Heureusement, tout n'est pas perdu. Et certains pays comme l'Ouganda, l'Afrique du Sud, le Ghana et le Maroc montrent la voie. Leur réussite s'explique par leur volonté de faire de l'eau et de l'assainissement une priorité, en y consacrant de l'ordre de 1 % du PIB. À cela s'ajoutent une bonne gouvernance, un juste prix de l'eau et du coût du branchement au réseau, ainsi qu'un financement de l'exploitation afin de sortir de la boucle « construction-déshérence-reconstruction », évoquée par Antoine Frérot, directeur général de Veolia Eau, à ce même congrès.
Dans le cadre d'un récent débat au Cercle français de l'eau***, il a aussi été montré que la réussite d'un projet local - souvent porté par des ONG - jouait un rôle de levier en attirant les aides publiques internationales et en incitant les pouvoirs publics à étendre ce type d'initiative.
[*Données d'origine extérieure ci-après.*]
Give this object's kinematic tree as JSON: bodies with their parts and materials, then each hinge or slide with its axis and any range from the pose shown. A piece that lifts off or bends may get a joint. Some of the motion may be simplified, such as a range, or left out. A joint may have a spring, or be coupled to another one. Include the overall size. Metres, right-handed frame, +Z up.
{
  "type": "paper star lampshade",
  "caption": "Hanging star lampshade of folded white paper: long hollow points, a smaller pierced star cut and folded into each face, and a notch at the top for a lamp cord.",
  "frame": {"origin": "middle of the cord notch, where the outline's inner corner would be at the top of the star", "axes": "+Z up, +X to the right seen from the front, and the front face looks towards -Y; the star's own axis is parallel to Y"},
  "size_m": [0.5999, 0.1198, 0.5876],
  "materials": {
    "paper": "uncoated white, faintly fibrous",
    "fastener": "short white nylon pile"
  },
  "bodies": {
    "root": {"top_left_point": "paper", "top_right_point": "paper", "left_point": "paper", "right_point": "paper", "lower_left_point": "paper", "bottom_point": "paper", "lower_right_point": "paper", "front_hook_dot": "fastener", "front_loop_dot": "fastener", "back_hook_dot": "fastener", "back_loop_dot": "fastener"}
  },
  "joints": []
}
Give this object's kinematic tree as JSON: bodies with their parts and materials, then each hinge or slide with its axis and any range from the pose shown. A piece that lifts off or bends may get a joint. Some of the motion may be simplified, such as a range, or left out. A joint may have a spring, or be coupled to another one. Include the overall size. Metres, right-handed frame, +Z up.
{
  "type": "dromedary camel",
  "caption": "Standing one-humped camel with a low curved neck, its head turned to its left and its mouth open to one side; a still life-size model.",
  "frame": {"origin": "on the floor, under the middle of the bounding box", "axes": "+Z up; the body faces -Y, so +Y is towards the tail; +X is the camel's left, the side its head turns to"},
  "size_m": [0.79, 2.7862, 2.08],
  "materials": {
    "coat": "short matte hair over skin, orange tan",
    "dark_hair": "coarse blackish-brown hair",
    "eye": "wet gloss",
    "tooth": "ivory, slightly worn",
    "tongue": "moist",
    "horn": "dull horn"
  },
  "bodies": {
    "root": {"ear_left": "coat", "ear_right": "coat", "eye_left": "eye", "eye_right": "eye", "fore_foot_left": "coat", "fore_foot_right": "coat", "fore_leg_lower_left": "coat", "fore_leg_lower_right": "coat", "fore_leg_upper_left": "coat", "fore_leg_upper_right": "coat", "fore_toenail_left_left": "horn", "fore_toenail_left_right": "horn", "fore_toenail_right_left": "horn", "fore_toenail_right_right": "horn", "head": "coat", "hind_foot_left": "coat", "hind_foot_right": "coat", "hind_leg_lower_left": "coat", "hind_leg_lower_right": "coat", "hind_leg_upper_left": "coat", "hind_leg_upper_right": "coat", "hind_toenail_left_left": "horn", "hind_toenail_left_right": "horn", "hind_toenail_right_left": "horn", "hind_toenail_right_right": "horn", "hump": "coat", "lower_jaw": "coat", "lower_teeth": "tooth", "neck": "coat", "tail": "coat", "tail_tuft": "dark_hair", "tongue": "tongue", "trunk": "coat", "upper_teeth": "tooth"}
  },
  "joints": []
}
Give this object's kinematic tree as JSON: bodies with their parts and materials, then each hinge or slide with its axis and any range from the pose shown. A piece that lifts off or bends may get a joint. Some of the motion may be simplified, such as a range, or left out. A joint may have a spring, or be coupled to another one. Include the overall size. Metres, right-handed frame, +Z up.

En somme, c'est sur le terrain et au niveau des gouvernements de ces pays qu'existe une fenêtre de sortie.
* Estimations respectives de l'ONU et de l'OMS.
** « Les nouveaux défis pour l'accès à l'eau et à l'assainissement », le 10 septembre à l'Unesco, Paris.
*** Consacré à la loi Oudin-Santini, le 23 septembre.